Everything was made in order to make their lives simpler and more beautiful, be it with 3 in 1 products (the face cream is a day cream, a night cream and has anti-ageing properties, and all for a very reasonable price) or with products that are user-friendly. Isabelle remembers a time when her arms hurt so much that she couldn’t open her face cream, without mentioning her crumbling nails.
Anything that was necessary was evacuated.
The packaging was also studied for a very long time: creams in tubes are actually in an internal food pouch, meaning that there is no contact with the plastic. The tubes’ openings are equipped with non-return valves, meaning that there is no external contamination.
Is it ridiculous to want to make these women’s lives more beautiful whilst they go through hell? Not at all, because every gesture counts when it comes to bringing these women back into the magic circle.

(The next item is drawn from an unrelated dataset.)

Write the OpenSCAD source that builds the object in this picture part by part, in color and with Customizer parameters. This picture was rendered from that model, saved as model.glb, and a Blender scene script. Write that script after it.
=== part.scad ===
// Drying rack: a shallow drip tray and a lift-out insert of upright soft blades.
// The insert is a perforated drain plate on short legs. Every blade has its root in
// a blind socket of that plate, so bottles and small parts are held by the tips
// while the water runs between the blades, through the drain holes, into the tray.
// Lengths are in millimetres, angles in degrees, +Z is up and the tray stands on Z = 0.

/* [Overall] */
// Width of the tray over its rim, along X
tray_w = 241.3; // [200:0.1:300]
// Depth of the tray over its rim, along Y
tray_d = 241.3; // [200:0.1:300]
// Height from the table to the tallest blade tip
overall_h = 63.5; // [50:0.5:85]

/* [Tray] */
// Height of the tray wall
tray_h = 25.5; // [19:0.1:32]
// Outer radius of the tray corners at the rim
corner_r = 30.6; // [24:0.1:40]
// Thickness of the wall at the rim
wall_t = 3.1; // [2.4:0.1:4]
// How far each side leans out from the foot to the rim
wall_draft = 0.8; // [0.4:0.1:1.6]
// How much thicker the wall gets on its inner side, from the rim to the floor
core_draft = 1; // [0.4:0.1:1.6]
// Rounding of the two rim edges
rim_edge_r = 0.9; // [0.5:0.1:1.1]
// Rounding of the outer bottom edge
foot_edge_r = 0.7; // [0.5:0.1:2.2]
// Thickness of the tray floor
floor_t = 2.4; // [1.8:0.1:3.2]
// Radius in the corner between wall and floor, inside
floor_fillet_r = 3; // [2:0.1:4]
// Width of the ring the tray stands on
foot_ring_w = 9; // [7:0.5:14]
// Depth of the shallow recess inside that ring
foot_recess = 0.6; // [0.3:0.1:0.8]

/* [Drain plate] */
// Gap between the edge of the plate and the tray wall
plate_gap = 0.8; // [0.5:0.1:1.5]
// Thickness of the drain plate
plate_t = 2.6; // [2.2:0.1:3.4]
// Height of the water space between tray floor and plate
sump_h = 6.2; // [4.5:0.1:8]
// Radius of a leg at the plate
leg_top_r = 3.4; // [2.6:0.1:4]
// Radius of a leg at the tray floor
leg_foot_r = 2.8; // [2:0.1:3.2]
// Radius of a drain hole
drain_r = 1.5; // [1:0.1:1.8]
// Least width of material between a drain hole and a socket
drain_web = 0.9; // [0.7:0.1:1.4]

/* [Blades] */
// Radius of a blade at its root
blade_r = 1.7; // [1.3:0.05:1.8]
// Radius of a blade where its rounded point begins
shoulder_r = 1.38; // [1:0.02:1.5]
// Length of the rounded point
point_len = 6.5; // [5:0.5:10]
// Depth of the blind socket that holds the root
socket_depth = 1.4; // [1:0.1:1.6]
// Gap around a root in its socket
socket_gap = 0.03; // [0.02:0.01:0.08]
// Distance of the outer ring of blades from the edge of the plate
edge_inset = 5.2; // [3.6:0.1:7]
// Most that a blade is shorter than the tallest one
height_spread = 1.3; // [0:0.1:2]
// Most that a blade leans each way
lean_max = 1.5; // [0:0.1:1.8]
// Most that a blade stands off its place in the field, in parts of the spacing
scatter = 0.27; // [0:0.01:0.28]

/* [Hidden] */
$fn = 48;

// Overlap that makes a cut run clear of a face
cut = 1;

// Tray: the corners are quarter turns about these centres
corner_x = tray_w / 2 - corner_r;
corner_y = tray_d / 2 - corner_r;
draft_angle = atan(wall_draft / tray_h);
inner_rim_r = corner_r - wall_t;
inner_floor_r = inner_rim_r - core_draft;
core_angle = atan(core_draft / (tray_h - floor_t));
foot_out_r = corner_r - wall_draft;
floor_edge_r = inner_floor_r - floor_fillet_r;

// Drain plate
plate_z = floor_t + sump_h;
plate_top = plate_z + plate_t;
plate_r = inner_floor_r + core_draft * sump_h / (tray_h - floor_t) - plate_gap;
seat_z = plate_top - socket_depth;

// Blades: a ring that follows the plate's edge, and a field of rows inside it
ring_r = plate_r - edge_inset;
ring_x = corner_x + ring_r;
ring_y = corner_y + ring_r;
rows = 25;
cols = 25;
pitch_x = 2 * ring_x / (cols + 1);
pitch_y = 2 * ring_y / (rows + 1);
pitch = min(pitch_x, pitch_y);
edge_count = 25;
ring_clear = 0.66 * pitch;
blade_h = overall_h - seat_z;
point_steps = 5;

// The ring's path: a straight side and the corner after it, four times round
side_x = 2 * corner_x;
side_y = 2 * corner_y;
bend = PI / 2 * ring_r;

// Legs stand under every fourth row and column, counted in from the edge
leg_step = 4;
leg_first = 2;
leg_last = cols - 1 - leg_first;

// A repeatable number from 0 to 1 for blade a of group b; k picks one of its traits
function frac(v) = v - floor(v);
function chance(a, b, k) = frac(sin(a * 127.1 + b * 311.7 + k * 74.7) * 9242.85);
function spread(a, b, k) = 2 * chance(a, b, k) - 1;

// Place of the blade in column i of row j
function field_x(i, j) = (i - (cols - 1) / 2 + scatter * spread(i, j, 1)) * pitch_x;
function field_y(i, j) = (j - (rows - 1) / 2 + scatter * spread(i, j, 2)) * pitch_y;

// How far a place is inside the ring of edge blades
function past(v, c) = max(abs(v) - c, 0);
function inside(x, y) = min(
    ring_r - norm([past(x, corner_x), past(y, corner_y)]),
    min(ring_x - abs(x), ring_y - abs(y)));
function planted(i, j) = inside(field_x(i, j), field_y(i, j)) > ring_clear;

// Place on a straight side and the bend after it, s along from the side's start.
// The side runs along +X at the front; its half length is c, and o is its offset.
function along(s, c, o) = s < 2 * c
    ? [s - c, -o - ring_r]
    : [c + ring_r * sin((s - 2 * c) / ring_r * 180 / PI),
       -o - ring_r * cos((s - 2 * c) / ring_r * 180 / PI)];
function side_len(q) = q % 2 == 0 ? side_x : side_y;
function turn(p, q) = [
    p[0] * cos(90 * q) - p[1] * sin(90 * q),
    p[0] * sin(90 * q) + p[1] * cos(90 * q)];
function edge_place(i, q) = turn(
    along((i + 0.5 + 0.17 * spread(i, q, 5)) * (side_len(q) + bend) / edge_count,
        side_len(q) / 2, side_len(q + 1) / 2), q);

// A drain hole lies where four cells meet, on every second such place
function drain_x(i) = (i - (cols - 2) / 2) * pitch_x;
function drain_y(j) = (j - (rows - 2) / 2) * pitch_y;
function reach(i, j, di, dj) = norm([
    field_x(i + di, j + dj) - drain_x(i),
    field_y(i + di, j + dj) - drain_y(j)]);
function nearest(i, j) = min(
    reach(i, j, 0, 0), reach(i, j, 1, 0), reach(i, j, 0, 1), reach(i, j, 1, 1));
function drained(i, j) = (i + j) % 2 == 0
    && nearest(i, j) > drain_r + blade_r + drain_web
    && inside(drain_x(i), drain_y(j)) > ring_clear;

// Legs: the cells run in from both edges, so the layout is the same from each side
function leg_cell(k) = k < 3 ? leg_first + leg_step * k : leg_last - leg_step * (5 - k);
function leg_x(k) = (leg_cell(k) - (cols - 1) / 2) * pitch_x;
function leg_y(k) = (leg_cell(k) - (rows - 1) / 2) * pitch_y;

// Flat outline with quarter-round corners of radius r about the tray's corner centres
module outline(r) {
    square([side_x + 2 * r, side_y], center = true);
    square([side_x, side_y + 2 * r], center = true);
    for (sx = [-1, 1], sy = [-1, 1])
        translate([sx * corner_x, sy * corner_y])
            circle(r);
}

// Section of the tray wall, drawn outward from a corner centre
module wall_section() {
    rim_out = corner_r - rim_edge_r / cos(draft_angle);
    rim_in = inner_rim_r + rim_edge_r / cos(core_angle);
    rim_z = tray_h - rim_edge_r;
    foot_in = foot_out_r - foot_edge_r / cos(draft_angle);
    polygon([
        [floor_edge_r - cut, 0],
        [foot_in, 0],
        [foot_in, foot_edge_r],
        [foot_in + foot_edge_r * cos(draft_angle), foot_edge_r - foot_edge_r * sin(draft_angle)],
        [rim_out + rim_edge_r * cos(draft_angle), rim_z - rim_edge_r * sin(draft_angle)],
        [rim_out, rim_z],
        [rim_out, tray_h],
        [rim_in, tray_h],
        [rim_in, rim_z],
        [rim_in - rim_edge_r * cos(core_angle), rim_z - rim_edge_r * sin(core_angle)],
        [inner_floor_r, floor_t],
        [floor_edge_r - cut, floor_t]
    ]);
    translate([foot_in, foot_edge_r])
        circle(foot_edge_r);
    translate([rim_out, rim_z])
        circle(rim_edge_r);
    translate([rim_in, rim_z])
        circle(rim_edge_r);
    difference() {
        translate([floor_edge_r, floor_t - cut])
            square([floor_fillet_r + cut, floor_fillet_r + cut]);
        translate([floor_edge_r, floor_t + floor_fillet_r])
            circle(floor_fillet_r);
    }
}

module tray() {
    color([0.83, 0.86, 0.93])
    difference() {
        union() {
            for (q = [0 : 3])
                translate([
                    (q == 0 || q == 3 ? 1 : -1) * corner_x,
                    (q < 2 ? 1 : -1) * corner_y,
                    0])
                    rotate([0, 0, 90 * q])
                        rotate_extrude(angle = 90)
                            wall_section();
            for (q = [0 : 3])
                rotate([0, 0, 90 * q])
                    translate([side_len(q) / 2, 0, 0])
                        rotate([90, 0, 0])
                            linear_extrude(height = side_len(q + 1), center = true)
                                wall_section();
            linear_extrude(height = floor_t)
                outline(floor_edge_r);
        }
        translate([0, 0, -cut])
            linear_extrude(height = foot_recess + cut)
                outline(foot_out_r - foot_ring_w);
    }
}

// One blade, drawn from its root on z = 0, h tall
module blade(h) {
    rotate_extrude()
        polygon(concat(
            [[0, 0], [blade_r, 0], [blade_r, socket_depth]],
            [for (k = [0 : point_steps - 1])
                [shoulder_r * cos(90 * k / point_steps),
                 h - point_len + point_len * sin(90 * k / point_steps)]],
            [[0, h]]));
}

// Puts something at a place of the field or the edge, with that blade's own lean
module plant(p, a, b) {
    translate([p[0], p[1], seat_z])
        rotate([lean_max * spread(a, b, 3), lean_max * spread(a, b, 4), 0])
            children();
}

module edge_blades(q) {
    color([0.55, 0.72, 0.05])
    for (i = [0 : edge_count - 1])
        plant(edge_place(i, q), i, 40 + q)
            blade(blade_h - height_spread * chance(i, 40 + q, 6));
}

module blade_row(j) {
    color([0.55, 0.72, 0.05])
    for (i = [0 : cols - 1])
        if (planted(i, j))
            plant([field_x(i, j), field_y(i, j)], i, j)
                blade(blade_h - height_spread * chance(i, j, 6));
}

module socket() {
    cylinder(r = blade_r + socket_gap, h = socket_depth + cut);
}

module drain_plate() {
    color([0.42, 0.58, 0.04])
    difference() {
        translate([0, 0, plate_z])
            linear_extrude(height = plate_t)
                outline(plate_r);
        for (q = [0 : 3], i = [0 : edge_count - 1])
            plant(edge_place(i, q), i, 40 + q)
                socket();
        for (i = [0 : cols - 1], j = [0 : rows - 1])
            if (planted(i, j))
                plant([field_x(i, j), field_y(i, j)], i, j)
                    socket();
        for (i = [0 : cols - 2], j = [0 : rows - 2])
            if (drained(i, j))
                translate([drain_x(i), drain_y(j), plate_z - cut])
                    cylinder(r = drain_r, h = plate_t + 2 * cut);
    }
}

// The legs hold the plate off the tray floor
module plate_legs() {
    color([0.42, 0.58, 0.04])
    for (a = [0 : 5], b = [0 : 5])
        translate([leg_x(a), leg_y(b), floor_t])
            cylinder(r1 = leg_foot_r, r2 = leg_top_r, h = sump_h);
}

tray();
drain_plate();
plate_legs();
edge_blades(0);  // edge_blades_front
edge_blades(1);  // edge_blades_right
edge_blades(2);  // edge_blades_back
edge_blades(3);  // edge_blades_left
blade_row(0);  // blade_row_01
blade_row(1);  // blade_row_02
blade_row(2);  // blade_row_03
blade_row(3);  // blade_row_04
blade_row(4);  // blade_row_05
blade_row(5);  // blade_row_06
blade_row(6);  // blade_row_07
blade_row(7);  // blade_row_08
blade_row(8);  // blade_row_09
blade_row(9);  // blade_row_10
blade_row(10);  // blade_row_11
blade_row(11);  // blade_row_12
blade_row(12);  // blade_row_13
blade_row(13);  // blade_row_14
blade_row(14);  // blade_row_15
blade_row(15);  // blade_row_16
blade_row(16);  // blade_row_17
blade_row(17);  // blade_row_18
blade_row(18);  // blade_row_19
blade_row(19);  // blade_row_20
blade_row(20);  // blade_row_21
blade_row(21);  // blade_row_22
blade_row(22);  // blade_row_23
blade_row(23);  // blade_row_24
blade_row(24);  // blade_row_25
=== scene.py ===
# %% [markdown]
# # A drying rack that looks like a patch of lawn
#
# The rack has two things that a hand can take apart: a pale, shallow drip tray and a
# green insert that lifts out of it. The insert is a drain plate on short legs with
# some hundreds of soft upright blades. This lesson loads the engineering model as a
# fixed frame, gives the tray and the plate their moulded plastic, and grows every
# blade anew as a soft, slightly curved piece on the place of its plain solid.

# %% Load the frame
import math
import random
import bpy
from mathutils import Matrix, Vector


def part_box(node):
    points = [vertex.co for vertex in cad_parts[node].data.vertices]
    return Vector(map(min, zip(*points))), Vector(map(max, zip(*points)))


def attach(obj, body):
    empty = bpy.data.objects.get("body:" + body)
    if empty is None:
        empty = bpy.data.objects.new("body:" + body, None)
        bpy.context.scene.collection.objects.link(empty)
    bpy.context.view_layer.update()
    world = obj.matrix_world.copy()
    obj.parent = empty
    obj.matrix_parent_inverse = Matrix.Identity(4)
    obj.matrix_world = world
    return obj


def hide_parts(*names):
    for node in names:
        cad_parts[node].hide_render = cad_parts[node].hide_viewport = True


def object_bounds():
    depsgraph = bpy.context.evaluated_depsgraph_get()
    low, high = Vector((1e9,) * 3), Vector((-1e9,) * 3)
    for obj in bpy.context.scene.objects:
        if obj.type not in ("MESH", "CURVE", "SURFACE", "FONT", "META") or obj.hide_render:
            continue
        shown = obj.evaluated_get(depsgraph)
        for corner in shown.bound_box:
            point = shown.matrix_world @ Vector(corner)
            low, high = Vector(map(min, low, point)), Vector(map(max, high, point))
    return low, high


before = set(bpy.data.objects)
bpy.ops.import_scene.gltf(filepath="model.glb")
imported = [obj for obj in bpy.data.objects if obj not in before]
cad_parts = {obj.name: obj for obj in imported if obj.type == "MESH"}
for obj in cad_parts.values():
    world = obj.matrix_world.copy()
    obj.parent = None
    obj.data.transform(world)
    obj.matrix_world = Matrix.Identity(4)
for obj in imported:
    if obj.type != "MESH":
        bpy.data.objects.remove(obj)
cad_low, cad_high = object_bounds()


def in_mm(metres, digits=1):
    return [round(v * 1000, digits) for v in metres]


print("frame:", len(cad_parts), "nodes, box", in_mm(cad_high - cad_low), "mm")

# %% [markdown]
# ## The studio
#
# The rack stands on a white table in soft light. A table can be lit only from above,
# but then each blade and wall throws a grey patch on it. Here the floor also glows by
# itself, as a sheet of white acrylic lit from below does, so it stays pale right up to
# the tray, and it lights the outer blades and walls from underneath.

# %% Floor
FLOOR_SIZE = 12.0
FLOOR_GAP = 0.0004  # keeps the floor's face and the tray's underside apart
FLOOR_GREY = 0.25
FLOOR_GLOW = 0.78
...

Going through this illness and surviving will leave you different, that is the nature of human resilience. Accepting, accompanying the protocols, not bracing yourself and letting the illness come through you without letting it come over you requires an immense emotional effort which changes women who go through it forever.
Isabelle, beyond her line of dermo-cosmetics, wanted to create a whole environment to accompany, or rather to envelop these women who are fighting, just like she once fought.

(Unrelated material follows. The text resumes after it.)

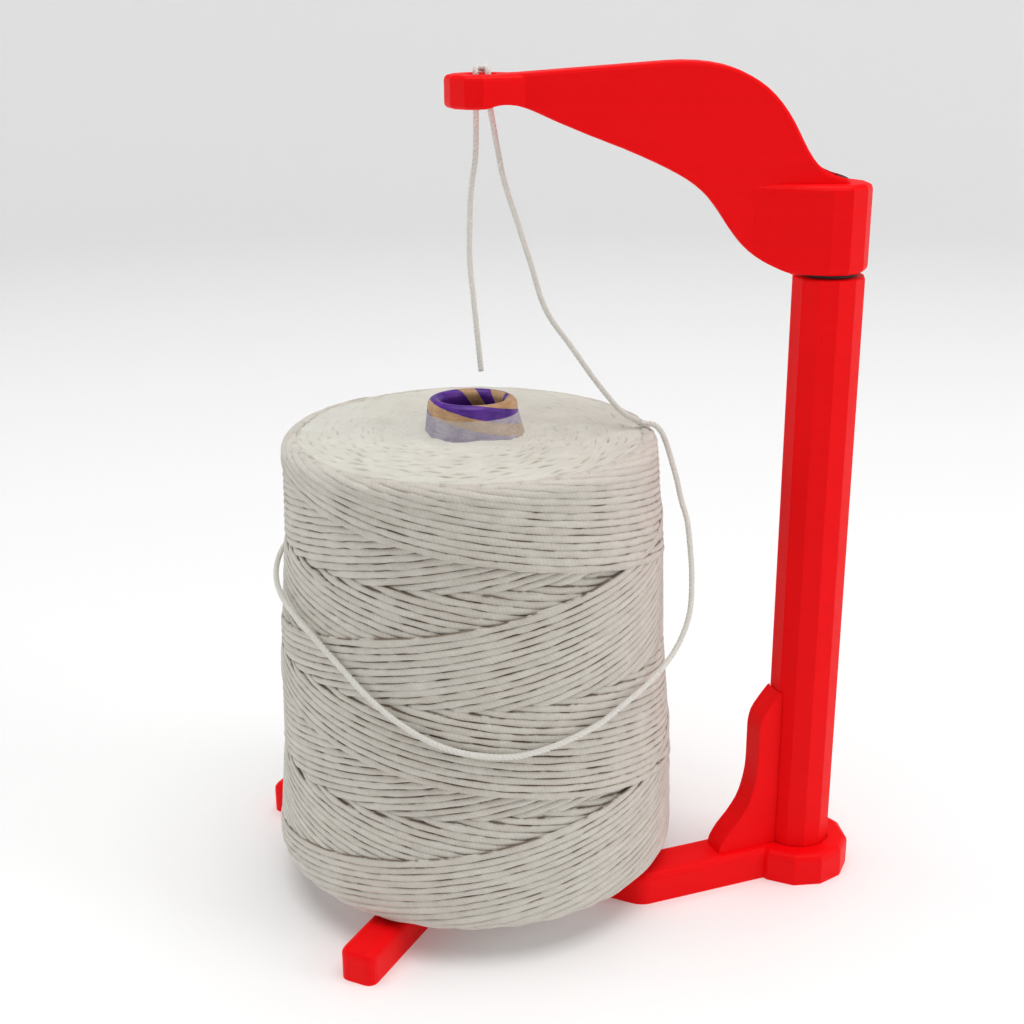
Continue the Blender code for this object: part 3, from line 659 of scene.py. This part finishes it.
def end_face(name, level, sign, inner, outer, rows, columns, seed):
    """A closed ring whose outer side has staggered crests and slots."""
    draw = np.random.default_rng(seed)
    radius, degrees = np.meshgrid(np.linspace(outer, inner, rows),
                                  np.arange(columns) * 360.0 / columns, indexing="ij")
    angle = np.radians(degrees)
    x, y = radius * np.sin(angle), -radius * np.cos(angle)
    ring_place = (outer - radius) / (growth * ring_growth) - degrees / 360.0 + 0.25
    ring = np.round(ring_place)
    across = ring_place - ring
    along = (ring + degrees / 360.0) * 360.0 / crest_step
    cell = np.floor(along).astype(int) % cells
    part = along - np.floor(along) - 0.5
    shown = draw.uniform(size=cells) < slot_chance
    strength = np.where(shown, draw.uniform(0.35, 1.0, cells), faint_slot)[cell]
    strength = strength * (0.3 + 0.7 * (0.5 + 0.5 * np.cos(angle - slot_bearing)) ** 1.5)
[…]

She wrote a book called “Fighting Lady” in which she describes the ordeal she went through without taboos.
She talks about her illness on the blog section of the Ozalys website.
She organizes annual symposiums. This year, for Pink October 2019, she’s decided to go to the heart of the subject. Instead of trivializing breast cancer, Isabelle organizes an event which invites everyone to discover what cancer is from a sensorial perspective. Indeed, understanding is often the best motor for action.
It is often said that what doesn’t kill you makes you stronger. That is true, but I would add that it also makes you different.
My stepmother Gabrielle is the best example of this: once she had understood that the end was near – and she understood it before anyone else – she was never the same women again, spreading a message of love and appeasement to her friends and family, transcending herself and arming herself with a superhuman strength that made her eternal. She went above and beyond herself, which is the definition of an accomplished life.
Isabelle is the best example as well: she will never be the same woman that she was before breast cancer and that’s alright, because such is the way of life. She decided to make the most of her experience by using it to benefit others, and that is the definition of an accomplished life.
Because life is synonymous with perpetual change. Accepting this and transcending oneself is what growing is all about.
Forget the pink ribbon and come to Ozalys’s event. It will be taking place on the 4th and 5th of October, Studio des Acacias in the 17th district of Paris. There, Ozalys will invite you to discover the physical and emotional reality of the illness through a multi-sensorial experience. Ozalys beauticians will also be offering free treatments, by booking only.
Go straight to the core of the subject and think about prevention.
To Gabrielle, to Isabelle, and to all the fighters.